* [WRITTEN EXERCISE]
Check each line of the material below for "joints". Report how many have it, with no other words.

----- MATERIALS PROVIDED

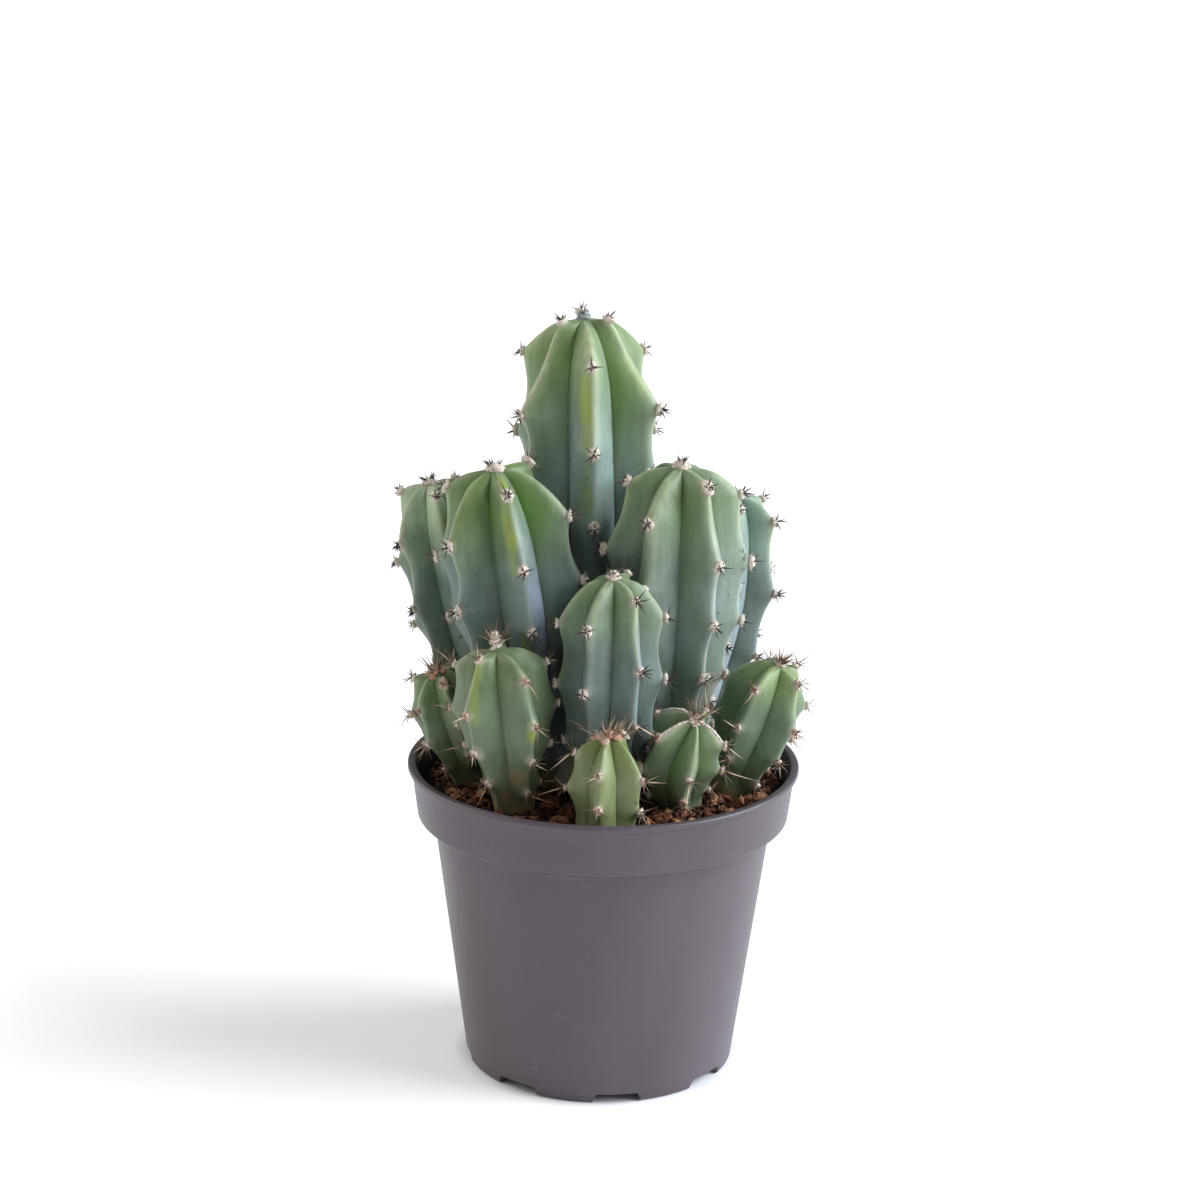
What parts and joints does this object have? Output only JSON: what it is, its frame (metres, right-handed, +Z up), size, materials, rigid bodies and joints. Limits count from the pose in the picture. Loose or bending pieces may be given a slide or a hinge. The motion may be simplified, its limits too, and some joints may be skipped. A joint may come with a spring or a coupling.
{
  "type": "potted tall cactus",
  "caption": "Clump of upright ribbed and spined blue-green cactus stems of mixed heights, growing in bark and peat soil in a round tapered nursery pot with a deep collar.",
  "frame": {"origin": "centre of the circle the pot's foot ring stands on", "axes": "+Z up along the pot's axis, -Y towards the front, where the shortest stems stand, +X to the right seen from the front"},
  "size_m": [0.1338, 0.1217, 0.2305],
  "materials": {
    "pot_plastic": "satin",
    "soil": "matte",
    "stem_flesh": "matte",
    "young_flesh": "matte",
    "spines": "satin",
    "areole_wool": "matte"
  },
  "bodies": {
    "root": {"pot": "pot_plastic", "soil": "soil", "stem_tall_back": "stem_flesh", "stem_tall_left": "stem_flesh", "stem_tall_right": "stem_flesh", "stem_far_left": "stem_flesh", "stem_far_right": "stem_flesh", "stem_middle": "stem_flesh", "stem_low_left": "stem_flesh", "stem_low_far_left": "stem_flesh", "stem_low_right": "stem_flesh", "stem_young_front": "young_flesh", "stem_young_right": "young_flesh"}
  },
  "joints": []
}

----------
----- MATERIALS PROVIDED

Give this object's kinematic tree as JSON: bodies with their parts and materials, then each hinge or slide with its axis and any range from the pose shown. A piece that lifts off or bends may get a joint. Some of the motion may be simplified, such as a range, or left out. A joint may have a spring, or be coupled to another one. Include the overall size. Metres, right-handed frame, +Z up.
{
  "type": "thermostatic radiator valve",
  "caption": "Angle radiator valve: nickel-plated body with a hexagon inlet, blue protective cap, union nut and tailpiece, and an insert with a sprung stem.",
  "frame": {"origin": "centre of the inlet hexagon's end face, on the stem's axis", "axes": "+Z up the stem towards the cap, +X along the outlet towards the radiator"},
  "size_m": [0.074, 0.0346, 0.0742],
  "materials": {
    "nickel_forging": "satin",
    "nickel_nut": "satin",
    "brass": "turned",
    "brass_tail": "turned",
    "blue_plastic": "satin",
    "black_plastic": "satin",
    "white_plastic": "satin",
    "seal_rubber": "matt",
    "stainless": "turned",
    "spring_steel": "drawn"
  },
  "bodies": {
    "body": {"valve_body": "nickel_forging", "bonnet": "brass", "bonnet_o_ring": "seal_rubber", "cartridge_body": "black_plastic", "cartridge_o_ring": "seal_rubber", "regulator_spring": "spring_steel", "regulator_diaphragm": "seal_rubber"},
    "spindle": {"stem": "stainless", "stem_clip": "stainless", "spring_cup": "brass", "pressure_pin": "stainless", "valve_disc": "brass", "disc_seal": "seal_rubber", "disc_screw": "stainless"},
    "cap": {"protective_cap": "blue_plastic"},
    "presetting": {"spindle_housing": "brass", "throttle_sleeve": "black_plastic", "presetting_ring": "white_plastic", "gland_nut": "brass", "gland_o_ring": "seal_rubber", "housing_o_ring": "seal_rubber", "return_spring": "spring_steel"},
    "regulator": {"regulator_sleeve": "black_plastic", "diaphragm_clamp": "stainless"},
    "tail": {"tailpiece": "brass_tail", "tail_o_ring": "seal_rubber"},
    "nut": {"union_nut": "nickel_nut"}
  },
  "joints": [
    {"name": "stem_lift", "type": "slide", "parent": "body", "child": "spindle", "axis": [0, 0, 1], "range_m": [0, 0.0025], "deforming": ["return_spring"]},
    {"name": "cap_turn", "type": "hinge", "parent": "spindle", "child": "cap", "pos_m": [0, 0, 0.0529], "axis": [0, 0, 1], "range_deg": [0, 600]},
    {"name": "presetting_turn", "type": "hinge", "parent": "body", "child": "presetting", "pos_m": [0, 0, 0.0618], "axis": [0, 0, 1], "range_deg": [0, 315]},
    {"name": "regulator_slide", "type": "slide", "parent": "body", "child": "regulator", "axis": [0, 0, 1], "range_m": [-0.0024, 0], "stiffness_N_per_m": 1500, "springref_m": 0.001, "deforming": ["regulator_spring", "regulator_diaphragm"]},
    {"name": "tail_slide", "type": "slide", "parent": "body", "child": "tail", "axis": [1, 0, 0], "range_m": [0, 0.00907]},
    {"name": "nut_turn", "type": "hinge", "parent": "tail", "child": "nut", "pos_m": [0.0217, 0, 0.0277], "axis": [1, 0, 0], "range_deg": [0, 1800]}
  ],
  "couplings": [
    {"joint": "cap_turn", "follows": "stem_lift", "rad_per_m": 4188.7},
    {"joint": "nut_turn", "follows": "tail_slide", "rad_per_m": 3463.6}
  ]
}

----------

* [OUTPUT BELOW]
3